Record excerpts —
»»

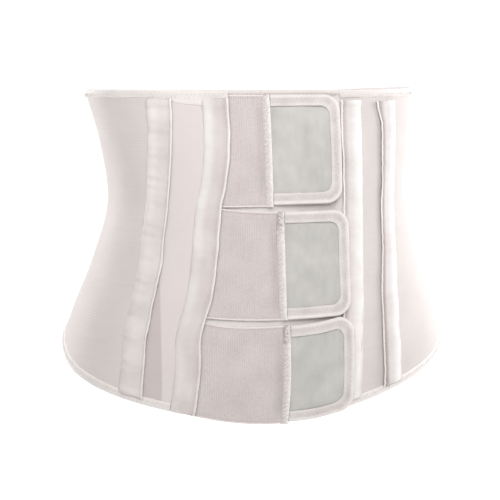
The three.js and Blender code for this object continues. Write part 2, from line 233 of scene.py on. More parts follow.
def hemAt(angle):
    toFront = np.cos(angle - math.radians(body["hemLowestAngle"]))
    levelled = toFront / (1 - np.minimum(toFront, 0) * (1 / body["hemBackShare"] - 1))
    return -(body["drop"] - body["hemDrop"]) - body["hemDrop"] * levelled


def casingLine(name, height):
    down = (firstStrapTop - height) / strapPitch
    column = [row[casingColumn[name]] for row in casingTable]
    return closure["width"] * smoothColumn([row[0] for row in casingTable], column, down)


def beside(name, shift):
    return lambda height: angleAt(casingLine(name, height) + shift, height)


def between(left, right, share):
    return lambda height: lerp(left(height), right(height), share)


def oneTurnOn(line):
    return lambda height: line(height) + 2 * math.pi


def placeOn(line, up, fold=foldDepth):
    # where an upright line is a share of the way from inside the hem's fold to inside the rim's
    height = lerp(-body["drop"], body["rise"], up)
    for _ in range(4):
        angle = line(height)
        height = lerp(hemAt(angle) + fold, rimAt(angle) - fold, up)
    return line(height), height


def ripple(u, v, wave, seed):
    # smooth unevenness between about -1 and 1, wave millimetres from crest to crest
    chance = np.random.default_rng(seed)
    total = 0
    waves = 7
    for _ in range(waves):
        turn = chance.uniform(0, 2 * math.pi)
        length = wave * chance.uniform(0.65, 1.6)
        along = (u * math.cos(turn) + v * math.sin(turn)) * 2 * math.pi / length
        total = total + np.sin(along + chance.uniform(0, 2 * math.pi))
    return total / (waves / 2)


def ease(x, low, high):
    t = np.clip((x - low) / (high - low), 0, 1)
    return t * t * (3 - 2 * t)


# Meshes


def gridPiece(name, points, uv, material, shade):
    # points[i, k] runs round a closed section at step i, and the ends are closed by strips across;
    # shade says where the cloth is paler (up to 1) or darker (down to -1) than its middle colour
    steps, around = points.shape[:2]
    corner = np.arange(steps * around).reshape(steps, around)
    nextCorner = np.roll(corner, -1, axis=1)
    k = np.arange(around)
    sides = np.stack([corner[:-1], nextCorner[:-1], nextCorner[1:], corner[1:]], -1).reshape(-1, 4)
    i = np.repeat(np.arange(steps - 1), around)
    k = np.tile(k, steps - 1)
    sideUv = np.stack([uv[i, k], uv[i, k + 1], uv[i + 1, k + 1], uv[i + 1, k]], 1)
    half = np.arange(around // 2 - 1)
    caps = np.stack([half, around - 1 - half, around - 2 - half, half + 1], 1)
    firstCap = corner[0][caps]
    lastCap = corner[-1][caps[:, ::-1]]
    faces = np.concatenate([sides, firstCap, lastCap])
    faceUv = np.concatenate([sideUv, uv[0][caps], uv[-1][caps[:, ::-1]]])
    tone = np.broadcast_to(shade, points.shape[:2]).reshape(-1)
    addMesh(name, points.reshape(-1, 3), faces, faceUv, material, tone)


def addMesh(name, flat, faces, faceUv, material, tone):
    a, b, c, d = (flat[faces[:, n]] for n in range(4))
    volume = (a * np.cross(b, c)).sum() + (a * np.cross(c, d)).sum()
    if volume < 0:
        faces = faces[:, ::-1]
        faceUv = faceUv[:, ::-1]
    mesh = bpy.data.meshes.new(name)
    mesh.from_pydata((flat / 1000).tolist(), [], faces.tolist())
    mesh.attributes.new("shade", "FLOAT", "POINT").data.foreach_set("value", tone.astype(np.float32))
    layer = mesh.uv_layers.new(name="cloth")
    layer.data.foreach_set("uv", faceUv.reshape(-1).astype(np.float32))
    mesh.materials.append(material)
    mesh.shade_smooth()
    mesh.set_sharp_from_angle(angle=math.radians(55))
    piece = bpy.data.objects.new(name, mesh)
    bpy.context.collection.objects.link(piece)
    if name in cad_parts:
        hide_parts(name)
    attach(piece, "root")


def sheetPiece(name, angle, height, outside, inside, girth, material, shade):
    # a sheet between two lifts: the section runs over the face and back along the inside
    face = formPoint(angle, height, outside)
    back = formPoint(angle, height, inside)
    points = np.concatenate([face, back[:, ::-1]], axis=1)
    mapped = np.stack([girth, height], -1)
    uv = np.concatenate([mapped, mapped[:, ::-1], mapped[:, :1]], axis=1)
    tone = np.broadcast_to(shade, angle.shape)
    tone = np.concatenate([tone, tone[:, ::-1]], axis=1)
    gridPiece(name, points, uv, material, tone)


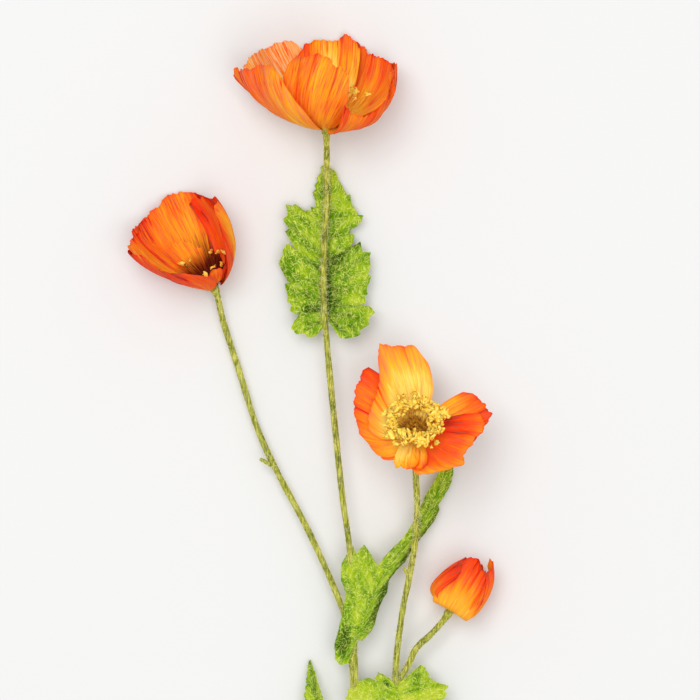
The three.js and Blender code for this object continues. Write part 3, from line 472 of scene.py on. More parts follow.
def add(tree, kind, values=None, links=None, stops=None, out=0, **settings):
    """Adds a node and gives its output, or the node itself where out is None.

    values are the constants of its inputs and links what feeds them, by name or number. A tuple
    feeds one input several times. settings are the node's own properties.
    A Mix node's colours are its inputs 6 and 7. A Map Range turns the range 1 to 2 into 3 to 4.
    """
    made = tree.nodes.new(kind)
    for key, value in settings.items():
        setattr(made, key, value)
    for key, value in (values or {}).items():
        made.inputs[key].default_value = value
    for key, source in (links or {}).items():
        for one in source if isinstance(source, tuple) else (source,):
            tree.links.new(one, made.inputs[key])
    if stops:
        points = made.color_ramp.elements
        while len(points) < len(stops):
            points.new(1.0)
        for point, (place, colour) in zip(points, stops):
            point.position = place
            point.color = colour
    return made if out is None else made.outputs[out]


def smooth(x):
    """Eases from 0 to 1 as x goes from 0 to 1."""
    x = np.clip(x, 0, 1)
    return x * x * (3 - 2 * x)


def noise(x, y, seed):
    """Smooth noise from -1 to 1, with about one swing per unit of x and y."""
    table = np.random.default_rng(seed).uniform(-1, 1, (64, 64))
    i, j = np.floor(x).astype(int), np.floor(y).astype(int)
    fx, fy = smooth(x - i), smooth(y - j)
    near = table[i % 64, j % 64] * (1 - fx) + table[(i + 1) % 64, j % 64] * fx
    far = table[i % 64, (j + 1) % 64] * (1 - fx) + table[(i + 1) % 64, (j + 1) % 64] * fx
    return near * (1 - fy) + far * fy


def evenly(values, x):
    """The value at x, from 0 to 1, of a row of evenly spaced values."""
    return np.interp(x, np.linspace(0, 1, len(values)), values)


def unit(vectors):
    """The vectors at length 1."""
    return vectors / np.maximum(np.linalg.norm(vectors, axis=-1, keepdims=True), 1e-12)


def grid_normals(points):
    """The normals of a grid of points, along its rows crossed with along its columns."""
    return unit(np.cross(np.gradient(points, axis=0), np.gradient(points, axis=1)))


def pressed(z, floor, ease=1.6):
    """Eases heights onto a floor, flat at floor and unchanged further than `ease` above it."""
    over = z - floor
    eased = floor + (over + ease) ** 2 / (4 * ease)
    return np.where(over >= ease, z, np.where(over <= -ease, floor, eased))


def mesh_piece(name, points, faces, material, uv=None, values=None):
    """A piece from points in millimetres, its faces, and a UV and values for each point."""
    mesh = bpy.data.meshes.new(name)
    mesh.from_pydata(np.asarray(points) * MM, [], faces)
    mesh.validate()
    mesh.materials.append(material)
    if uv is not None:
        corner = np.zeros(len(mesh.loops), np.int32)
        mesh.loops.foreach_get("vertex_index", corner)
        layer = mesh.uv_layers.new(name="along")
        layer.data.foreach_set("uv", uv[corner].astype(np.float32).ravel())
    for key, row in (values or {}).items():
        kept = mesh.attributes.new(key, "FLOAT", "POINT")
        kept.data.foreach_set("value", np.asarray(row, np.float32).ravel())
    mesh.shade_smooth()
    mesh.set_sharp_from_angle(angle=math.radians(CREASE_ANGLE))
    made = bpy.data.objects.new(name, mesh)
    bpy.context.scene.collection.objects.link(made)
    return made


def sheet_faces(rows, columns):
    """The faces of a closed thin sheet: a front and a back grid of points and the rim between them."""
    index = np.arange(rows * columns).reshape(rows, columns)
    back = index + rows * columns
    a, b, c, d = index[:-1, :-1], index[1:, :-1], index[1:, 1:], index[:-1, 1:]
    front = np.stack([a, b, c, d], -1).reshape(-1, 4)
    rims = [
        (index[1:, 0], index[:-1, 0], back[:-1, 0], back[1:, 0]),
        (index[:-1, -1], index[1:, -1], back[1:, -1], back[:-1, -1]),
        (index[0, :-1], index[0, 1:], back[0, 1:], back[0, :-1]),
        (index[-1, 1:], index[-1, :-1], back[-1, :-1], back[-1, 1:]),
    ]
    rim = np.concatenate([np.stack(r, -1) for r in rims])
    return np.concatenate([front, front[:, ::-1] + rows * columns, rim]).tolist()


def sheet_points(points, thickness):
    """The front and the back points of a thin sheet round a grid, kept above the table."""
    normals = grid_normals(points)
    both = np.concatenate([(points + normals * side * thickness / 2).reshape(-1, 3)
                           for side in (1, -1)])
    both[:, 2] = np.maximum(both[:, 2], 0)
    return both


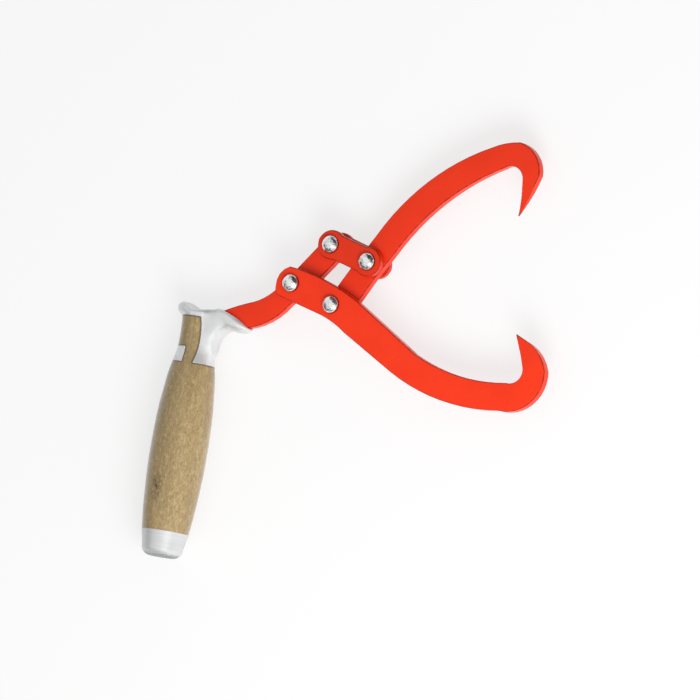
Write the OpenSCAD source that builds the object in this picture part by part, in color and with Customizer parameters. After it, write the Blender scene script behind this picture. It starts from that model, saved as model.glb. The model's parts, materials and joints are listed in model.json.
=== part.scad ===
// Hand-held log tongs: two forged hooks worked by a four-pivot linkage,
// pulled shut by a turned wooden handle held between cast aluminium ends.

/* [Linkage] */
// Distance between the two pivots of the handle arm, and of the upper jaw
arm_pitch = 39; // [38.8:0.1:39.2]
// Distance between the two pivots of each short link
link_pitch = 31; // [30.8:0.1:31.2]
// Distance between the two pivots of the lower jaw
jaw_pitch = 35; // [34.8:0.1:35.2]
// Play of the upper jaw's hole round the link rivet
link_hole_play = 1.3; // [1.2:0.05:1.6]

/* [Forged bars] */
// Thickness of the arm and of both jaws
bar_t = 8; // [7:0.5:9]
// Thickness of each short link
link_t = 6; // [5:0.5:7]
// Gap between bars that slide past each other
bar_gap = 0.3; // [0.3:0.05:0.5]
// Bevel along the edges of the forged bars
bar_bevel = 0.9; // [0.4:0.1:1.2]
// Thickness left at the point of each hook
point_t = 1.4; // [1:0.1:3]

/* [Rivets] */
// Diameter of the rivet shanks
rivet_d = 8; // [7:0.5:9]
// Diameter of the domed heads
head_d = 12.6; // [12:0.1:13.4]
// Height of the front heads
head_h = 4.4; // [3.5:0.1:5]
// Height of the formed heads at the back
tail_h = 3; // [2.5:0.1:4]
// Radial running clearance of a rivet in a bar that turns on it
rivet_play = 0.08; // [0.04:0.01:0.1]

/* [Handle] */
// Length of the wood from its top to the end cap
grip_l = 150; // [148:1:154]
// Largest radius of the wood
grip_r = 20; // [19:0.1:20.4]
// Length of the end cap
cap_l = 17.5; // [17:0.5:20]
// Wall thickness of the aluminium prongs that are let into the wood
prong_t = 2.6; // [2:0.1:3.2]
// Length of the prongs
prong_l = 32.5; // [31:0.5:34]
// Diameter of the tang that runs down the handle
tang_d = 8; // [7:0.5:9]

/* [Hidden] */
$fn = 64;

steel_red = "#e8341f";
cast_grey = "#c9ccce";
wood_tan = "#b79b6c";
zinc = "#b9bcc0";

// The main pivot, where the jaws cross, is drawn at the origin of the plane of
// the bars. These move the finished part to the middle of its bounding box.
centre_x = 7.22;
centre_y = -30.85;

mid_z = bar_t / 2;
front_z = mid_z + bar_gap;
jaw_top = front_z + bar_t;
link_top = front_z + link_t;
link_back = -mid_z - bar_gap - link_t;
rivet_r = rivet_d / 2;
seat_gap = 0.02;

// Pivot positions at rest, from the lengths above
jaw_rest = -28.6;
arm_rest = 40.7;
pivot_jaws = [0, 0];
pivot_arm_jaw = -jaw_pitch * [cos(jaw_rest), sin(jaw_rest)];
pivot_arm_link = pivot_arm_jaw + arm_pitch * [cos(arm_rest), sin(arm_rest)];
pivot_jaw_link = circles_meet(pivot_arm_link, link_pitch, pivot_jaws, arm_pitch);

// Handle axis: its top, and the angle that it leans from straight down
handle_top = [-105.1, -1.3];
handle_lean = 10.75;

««

Task prompt — Begin with the line containing "472 of scene.py on. More parts follow.", end with the line containing "out is None.", and repeat every line in that stretch exactly.

Finished exercise —
The three.js and Blender code for this object continues. Write part 3, from line 472 of scene.py on. More parts follow.
def add(tree, kind, values=None, links=None, stops=None, out=0, **settings):
    """Adds a node and gives its output, or the node itself where out is None.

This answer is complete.